Problem — Beginning with the first line below, please repeat the material exactly, ending with the line that includes "const BOWL = 1.7;".

════════

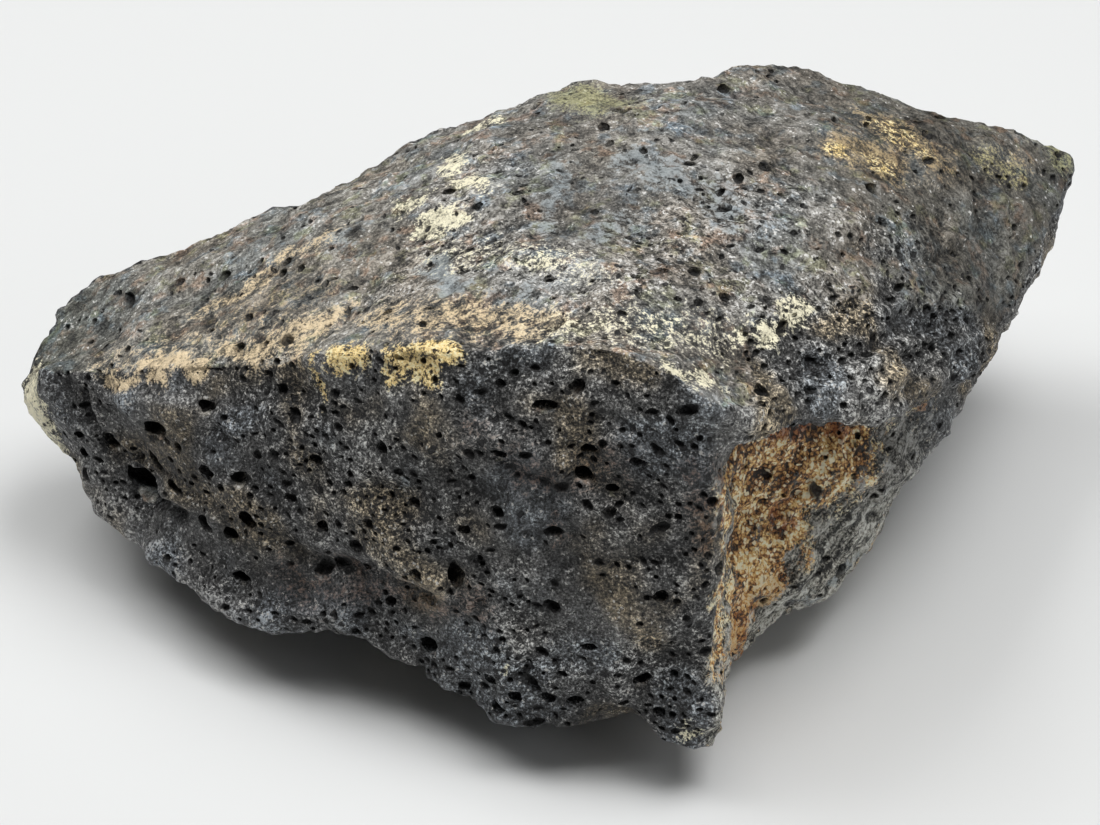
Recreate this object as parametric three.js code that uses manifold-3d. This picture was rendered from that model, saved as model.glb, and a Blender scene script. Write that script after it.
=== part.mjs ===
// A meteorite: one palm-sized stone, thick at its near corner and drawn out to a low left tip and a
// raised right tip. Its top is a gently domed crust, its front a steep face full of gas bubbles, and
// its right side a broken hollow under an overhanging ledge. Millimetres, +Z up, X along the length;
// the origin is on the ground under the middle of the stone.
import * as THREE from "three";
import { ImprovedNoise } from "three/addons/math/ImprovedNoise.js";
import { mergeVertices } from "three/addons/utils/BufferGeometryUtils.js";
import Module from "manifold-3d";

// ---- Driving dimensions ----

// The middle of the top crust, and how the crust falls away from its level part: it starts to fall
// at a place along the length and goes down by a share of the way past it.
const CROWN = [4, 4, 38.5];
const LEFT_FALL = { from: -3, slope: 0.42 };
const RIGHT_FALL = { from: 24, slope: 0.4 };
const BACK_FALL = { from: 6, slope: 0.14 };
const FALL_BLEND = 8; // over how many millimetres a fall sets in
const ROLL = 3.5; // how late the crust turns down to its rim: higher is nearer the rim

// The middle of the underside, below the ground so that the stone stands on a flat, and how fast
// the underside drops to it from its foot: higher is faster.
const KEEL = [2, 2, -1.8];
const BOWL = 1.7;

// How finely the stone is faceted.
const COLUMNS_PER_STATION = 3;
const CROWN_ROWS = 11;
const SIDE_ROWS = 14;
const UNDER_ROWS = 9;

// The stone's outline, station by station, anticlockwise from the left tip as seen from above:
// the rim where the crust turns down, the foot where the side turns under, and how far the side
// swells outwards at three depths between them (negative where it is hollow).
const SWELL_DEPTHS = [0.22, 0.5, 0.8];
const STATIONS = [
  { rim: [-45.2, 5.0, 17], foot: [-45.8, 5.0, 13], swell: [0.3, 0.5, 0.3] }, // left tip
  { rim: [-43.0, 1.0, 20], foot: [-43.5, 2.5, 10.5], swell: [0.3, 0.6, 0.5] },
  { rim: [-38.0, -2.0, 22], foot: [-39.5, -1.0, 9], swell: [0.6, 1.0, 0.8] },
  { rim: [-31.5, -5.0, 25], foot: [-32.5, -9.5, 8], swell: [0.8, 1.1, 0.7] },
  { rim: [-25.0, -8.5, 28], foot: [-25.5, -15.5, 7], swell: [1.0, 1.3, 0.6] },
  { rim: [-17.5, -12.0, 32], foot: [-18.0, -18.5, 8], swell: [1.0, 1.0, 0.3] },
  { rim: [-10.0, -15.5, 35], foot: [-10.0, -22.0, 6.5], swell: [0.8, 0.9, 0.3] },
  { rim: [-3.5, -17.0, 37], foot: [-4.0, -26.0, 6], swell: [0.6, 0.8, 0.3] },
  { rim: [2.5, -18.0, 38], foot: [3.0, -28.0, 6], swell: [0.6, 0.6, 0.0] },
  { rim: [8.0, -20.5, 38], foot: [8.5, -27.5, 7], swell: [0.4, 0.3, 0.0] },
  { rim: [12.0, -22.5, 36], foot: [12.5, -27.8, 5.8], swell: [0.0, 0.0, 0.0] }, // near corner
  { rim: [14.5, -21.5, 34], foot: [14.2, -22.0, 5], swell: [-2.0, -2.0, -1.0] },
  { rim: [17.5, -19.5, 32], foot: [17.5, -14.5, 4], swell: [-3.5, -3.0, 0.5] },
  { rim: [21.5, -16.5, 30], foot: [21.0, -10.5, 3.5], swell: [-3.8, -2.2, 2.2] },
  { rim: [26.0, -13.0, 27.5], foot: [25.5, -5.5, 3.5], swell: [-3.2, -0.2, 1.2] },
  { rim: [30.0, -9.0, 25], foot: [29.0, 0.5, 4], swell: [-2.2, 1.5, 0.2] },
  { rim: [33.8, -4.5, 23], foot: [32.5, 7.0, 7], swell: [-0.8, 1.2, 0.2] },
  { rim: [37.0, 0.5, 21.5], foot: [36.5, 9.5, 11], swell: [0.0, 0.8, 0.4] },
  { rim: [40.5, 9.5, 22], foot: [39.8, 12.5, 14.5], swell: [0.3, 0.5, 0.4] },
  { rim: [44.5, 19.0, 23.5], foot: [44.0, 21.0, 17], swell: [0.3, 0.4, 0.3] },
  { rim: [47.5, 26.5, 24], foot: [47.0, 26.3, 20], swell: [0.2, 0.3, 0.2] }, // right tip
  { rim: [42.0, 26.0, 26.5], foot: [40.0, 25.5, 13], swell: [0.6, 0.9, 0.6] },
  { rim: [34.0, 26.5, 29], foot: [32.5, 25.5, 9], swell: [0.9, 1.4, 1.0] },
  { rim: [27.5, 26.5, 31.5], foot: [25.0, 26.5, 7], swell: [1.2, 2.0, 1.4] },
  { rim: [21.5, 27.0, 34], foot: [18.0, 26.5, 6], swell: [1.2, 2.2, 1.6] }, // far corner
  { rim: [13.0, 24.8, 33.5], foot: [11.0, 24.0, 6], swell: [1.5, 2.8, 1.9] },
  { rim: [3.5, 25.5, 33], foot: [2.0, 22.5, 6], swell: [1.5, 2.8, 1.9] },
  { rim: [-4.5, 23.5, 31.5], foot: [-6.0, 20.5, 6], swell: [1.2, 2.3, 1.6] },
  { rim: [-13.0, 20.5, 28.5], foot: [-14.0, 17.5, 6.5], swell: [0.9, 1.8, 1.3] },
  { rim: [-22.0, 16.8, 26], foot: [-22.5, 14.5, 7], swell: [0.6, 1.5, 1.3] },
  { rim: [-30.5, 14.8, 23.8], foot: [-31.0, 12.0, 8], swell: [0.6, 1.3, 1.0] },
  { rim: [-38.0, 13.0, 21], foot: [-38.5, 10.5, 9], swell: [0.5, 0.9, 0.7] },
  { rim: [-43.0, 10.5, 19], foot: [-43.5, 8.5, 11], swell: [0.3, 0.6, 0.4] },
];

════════

Answer for the task —
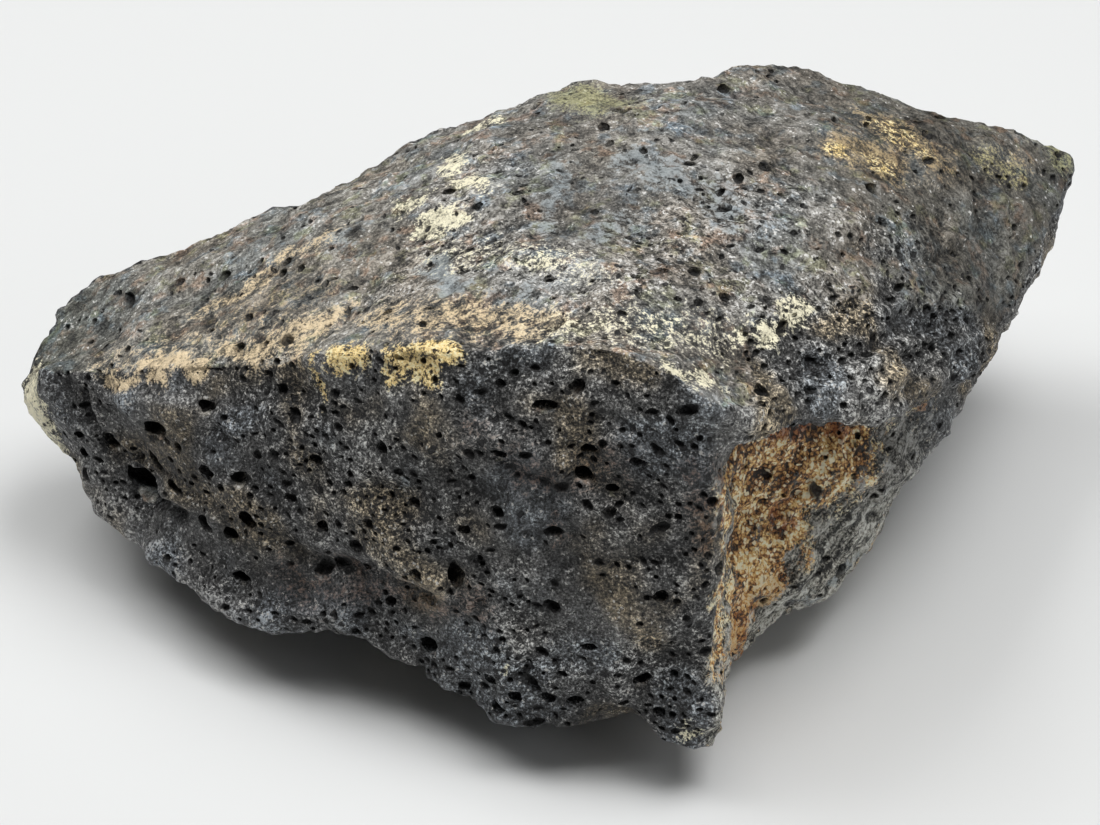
Recreate this object as parametric three.js code that uses manifold-3d. This picture was rendered from that model, saved as model.glb, and a Blender scene script. Write that script after it.
=== part.mjs ===
// A meteorite: one palm-sized stone, thick at its near corner and drawn out to a low left tip and a
// raised right tip. Its top is a gently domed crust, its front a steep face full of gas bubbles, and
// its right side a broken hollow under an overhanging ledge. Millimetres, +Z up, X along the length;
// the origin is on the ground under the middle of the stone.
import * as THREE from "three";
import { ImprovedNoise } from "three/addons/math/ImprovedNoise.js";
import { mergeVertices } from "three/addons/utils/BufferGeometryUtils.js";
import Module from "manifold-3d";

// ---- Driving dimensions ----

// The middle of the top crust, and how the crust falls away from its level part: it starts to fall
// at a place along the length and goes down by a share of the way past it.
const CROWN = [4, 4, 38.5];
const LEFT_FALL = { from: -3, slope: 0.42 };
const RIGHT_FALL = { from: 24, slope: 0.4 };
const BACK_FALL = { from: 6, slope: 0.14 };
const FALL_BLEND = 8; // over how many millimetres a fall sets in
const ROLL = 3.5; // how late the crust turns down to its rim: higher is nearer the rim

// The middle of the underside, below the ground so that the stone stands on a flat, and how fast
// the underside drops to it from its foot: higher is faster.
const KEEL = [2, 2, -1.8];
const BOWL = 1.7;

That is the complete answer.